Comparative study of ²²²Rn, ⁴⁰Ar, ³⁹Ar and ³⁷Ar leakage from rocks and minerals: implications for the role of nanopores in gas transport through natural silicates

Abstract

We have measured the leakage of radiogenic ²²²Rn and ⁴⁰Ar and reactor-produced ³⁹Ar and ³⁷Ar in samples of granites, plagioclase, orthoclase, cleavelandite and hornblende to assess the role of nanopores in gas transport through them. The ³⁹Ar and ³⁷Ar were produced by fast neutron irradiation of the samples in vacuum sealed ampoules. The leakage of all three Ar isotopes was barely measurable. In contrast, the leakage of ²²²Rn ranged between 1.45-18.1% orders of magnitude higher than that of the Ar isotopes.
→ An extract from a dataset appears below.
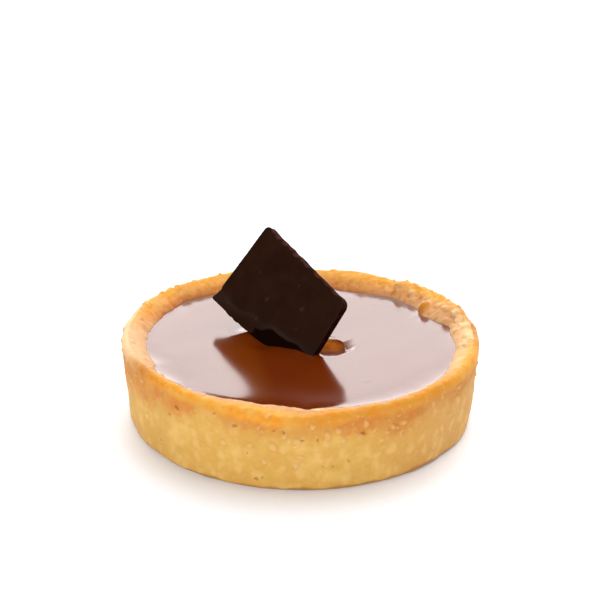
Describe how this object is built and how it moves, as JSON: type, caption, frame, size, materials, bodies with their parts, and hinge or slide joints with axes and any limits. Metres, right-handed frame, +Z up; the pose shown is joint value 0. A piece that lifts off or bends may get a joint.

The extremely low Ar isotope leakage suggests that the samples studied are not permeated by extensive nanopore networks which intersect grain surfaces. The relatively high ²²²Rn loss from these samples, therefore, has to be attributed to preferential enrichment of ²²⁶Ra (238U) on grain surfaces or to the existence of U-Th accessory minerals in or around grain boundaries from which substantial quantities of ²²²Rn escape.